NBN Television announced on 16 February 2016 on their website that they would carry 9Life from 1 March 2016 on channel 84.

Regional affiliate WIN Television announced on 10 February 2016 it would launch 9Life in the coming months. It was later confirmed the channel would launch on 1 March 2016 on channel 84. Four WIN regions were excluded from the 1 March launch date. Griffith, Tasmania, and Eastern South Australia did not receive the channel until 2 March 2016 due to technical issues. In addition, the Regional WA station did not launch the channel until 10 March 2016.

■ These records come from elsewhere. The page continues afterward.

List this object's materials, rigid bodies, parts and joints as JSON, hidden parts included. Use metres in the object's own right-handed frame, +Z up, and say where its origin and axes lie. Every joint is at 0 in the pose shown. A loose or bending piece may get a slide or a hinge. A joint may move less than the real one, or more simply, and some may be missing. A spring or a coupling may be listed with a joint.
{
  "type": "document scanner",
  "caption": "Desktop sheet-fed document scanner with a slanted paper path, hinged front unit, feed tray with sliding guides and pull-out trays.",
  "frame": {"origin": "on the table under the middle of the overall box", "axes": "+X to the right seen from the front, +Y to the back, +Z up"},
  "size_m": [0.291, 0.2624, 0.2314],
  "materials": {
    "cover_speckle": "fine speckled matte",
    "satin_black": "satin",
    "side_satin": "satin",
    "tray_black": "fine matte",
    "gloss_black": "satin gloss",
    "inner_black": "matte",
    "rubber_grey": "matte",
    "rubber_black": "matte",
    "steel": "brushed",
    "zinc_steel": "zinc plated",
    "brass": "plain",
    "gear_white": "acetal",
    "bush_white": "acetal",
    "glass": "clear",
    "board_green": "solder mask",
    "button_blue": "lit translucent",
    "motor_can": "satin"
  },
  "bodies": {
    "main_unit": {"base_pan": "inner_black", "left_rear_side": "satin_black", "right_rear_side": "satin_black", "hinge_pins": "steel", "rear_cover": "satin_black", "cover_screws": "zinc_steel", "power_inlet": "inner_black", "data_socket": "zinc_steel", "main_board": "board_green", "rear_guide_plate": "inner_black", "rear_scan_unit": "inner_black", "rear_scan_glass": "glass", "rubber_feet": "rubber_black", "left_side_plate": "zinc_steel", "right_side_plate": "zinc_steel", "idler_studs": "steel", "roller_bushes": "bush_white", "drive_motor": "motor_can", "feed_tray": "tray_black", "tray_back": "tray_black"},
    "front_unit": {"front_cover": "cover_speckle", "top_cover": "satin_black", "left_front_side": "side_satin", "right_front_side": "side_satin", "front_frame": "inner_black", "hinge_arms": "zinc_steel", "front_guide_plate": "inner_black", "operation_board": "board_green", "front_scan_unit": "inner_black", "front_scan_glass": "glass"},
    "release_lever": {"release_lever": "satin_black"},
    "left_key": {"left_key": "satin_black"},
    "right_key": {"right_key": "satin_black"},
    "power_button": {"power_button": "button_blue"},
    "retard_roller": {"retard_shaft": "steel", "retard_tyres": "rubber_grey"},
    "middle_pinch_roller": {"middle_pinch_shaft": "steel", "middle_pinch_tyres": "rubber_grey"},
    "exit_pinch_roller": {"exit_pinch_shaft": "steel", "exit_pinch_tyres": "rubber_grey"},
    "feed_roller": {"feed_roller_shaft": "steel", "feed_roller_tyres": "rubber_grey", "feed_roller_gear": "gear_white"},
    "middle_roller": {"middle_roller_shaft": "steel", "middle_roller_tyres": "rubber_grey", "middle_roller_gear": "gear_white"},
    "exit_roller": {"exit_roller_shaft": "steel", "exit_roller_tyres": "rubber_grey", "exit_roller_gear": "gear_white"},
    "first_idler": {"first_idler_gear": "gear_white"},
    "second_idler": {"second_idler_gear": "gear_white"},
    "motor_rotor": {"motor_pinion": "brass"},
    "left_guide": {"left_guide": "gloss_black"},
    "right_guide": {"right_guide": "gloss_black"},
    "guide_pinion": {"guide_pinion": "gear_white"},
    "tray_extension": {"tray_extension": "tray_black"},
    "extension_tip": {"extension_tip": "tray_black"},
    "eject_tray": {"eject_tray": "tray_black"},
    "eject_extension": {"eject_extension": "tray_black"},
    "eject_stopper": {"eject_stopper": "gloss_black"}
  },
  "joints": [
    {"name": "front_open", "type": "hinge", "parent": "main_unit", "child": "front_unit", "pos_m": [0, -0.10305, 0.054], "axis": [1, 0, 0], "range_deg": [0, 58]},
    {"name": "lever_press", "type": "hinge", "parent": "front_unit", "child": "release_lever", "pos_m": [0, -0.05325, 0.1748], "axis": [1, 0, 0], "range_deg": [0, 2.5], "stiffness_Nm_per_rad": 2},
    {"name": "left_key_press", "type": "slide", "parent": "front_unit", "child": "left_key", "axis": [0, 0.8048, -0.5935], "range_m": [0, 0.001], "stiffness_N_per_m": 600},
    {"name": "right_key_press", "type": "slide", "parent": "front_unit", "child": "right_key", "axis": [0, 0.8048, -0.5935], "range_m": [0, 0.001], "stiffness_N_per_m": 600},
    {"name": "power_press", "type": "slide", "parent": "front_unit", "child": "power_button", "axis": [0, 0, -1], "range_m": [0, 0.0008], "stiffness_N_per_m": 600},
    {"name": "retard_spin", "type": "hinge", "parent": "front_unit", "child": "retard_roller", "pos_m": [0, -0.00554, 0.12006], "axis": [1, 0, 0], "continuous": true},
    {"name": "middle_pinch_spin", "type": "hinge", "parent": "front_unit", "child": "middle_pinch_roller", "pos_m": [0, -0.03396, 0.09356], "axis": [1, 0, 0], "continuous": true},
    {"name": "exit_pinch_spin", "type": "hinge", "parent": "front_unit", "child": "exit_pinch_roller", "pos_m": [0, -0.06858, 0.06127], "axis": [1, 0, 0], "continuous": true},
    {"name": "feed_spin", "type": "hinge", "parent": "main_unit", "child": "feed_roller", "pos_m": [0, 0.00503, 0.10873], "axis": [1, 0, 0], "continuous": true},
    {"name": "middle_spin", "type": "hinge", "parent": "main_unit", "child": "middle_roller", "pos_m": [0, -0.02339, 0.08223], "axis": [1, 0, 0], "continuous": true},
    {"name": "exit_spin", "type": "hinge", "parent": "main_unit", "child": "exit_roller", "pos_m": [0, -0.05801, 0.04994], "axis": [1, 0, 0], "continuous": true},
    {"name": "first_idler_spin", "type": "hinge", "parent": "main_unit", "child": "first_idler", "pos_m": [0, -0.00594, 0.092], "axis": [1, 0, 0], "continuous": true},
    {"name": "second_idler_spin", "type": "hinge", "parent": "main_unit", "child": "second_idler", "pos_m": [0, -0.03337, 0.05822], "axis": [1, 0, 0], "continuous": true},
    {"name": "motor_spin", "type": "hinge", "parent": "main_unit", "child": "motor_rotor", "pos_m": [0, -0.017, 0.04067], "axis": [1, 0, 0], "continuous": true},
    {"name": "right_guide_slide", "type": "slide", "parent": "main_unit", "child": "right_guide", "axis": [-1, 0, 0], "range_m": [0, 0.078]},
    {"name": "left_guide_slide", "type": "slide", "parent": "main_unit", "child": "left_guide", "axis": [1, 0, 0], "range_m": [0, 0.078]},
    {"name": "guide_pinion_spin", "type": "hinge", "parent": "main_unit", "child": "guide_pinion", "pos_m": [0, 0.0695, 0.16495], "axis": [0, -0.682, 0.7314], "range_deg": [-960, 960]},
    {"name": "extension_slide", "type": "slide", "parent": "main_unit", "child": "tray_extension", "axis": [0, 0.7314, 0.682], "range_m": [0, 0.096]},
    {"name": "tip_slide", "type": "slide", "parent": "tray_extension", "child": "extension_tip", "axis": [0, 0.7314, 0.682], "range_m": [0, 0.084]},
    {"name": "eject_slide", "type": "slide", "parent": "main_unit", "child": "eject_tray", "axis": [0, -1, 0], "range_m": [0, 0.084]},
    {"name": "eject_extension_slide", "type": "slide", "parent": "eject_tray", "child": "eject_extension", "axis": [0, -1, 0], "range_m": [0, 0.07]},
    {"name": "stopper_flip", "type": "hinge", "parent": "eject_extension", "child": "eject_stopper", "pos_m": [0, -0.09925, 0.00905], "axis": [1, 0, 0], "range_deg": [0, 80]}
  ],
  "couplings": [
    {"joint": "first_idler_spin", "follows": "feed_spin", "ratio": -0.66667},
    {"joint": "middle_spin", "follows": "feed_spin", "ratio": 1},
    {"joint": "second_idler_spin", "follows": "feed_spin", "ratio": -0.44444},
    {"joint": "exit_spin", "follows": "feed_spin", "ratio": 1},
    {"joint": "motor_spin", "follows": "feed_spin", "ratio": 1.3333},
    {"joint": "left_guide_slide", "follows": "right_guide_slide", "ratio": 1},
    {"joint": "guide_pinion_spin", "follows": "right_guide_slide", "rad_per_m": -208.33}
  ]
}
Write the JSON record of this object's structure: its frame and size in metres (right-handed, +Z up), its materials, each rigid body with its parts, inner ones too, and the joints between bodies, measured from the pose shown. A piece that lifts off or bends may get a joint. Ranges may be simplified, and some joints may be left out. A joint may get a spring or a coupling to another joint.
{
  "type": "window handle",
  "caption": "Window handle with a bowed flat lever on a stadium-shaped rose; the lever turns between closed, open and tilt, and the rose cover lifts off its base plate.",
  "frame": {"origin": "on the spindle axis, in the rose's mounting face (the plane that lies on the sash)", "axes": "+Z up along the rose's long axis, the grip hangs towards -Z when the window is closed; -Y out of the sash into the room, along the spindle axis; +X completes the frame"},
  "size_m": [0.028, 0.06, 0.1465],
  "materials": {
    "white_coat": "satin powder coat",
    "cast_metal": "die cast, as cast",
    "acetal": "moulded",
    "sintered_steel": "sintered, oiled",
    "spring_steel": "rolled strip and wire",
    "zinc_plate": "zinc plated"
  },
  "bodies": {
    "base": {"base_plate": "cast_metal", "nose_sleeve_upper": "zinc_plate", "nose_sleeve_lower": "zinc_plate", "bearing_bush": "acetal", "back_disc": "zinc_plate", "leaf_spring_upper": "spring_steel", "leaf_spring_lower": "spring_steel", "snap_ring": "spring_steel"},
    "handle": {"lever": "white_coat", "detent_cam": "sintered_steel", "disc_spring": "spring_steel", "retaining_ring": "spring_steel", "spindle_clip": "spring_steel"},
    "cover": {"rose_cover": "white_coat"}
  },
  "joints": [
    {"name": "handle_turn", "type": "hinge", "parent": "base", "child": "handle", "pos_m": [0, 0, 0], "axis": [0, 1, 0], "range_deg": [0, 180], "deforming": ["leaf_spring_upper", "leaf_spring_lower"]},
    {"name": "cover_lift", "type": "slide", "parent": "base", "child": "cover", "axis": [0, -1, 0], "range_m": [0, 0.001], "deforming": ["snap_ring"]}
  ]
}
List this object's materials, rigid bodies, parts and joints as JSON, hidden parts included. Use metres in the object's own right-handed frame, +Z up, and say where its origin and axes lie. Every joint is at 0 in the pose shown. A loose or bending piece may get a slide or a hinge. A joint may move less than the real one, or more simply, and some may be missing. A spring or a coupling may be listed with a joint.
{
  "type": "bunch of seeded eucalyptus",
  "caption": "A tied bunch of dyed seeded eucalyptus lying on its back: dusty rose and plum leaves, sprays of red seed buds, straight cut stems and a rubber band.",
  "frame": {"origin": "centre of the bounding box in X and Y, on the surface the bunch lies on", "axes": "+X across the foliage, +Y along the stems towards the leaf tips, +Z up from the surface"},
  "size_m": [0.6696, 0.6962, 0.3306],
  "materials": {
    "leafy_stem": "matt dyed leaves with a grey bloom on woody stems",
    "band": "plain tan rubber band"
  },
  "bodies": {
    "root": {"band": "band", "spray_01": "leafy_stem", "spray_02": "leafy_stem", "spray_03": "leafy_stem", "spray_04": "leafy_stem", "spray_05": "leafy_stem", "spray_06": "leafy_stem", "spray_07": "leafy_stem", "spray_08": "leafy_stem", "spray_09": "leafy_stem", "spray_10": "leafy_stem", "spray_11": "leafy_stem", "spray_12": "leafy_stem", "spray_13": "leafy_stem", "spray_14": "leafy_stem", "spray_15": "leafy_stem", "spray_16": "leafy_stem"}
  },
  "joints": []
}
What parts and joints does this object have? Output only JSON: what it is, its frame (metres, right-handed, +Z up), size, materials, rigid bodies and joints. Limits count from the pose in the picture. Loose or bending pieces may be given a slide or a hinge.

On 29 April 2016, Nine announced that it had signed a new affiliation deal with Southern Cross Austereo, dumping WIN Television as its primary affiliate starting 1 July 2016. Upon the switchover, 9Life became unavailable as WIN ceased broadcasting it and Southern Cross did not have the technical equipment to broadcast the channel. Three months later, the channel recommenced broadcasting in the Regional Queensland, Southern NSW/ACT and Regional Victoria markets on channel 54 on 17 July 2016. This left Regional WA, Tasmania, Mildura and Griffith without the service.

In 2017, 9Life began broadcasting in Darwin via Nine's O&O station, NTD.

On 30 September 2018, 9Life recommenced broadcasting to Tasmania, this time via TDT Tasmania, and it became available to the Spencer Gulf/Broken Hill region (via GTS/BKN) for the first time.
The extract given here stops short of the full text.